My work as a union activist is another matter, however. The other day someone came to my office with a copy of his performance appraisal. He had been sitting on it for over three months. He got a bug up his a** because his appraisal was not outstanding in all of the elements (categories) of his title. I told him that fully successful was a good mark and that seldom does anyone get appraised as outstanding in everything. The agency believes that that discourages employees from striving to improve. Instead, he saw it as 'the man' doing his best to retaliate against him for questioning authority in the past.

In this instance, the employee had passed the statute of limitations for this because he had 30 days to report the event (he had waited three months). I did, however, have a sit-down with him and his supervisor. The supervisor was not a person of influence to make any changes, but she told him that she did believe that his work was outstanding. She also told him that he should consider choosing his battles wisely, and not to make a big fuss about this. Appraisals are made every six months and another one would be coming up soon.

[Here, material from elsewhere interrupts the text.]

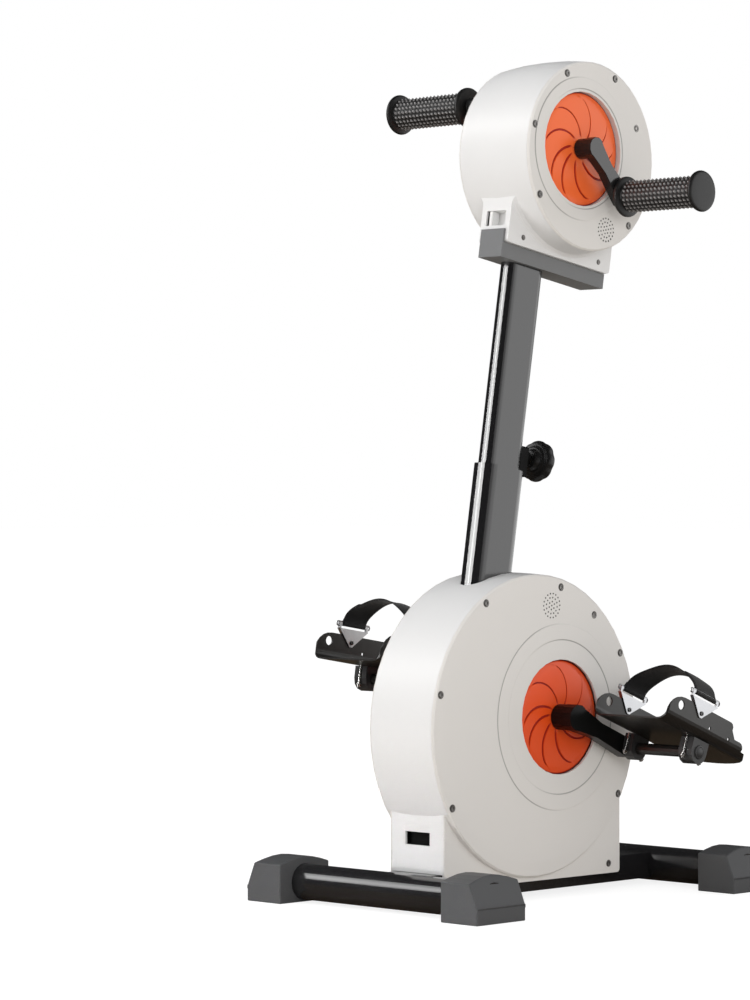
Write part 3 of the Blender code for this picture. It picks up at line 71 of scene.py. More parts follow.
# The middle of each drum as seen from its axle: how far back and up, in the drum's lean
LOWER_SHIFT, UPPER_SHIFT = (-0.0402, -0.0085), (0.017, -0.0048)
print("the post leans", round(math.degrees(LEAN), 1), "degrees")

# %% [markdown]
# The photograph was taken from the front right, level with the middle of the machine and
# with a long lens. The camera stands where that view comes out the same size.

# %% Camera
CAMERA_PLACE = Vector((2.7865, -3.0785, 0.4592))
CAMERA_AZIMUTH = 44.4
CAMERA_LENS, CAMERA_SENSOR = 128.4, 36


def add(name, data):
    """A new object in the scene."""
    made = bpy.data.objects.new(name, data)
    bpy.context.scene.collection.objects.link(made)
    return made


camera_data = bpy.data.cameras.new("camera")
camera_data.lens = CAMERA_LENS
camera_data.sensor_width = CAMERA_SENSOR
camera = add("camera", camera_data)
camera.location = CAMERA_PLACE
camera.rotation_euler = (math.radians(90), 0, math.radians(CAMERA_AZIMUTH))
bpy.context.scene.camera = camera
print("camera", round((CAMERA_PLACE - LOWER_AXIS).length, 2), "m from the lower crank")

# %% [markdown]
# Studio light: a broad lamp high on the left of the camera, one overhead, a low one in
# front, a narrow beam for the foot of the housing, one on the right, and a tall strip.
# Only the strip shows in shiny surfaces, and there alone: it draws the white line down the
# rounded front of the post.

# %% Lamps
LAMPS = (
    # name, stand, aim, size, power, beam in degrees, seen in mirrors
    ("key", (-1.8, -3.0, 3.0), (0.0, 0.0, 0.6), (2.4, 2.4), 9.0, 180, False),
    ("top", (-0.4, -0.9, 3.3), (0.0, 0.0, 0.6), (1.4, 1.4), 18.0, 180, False),
    ("low", (-1.6, -3.4, 0.25), (0.0, 0.0, 0.15), (1.6, 0.4), 41.0, 180, False),
    ("foot", (-0.9, -2.6, 0.1), (0.0, -0.15, 0.03), (0.9, 0.06), 0.16, 9, False),
    ("side", (3.2, -2.0, 1.3), (0.0, 0.0, 0.5), (1.6, 1.6), 37.0, 180, False),
    ("strip", (-0.75, -3.6, 0.9), (0.0, 0.0, 0.6), (0.24, 2.6), 66.0, 180, True),
)
for name, stand, aim, size, power, beam, mirrored in LAMPS:
    lamp_data = bpy.data.lights.new(name, "AREA")
    lamp_data.shape = "RECTANGLE"
    lamp_data.size, lamp_data.size_y = size
    lamp_data.energy, lamp_data.spread = power, math.radians(beam)
    lamp = add(name, lamp_data)
    lamp.location = stand
    lamp.visible_glossy, lamp.visible_diffuse = mirrored, not mirrored
    lamp.rotation_euler = (Vector(aim) - Vector(stand)).to_track_quat("-Z", "Y").to_euler()
print("lamps", len(LAMPS))

# %% [markdown]
# Finishes are node trees. To read like sums, they are written with a small class: a Wire
# holds one output socket, and adding or multiplying wires adds the Math nodes. Colours go
# through a Mix node instead, because a Math node turns a colour grey.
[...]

But he has it in his mind that he will be going back to school for higher education (a social worker? a doctor? a scientist?) and that this mediocre grade will some how blemish his chances in his rising star trajectory.

He's back at his desk and is somewhat cool around me. He pays his dues to the union (like everyone else), but somehow feels as if the union hasn't done enough for him. We don't pull rabbits out of hats. Sometimes we win and sometimes we don't. There are times when I am just ready to hang up my hat and leave this labor representation, but who will cover for me. Few people want to go up to the plate.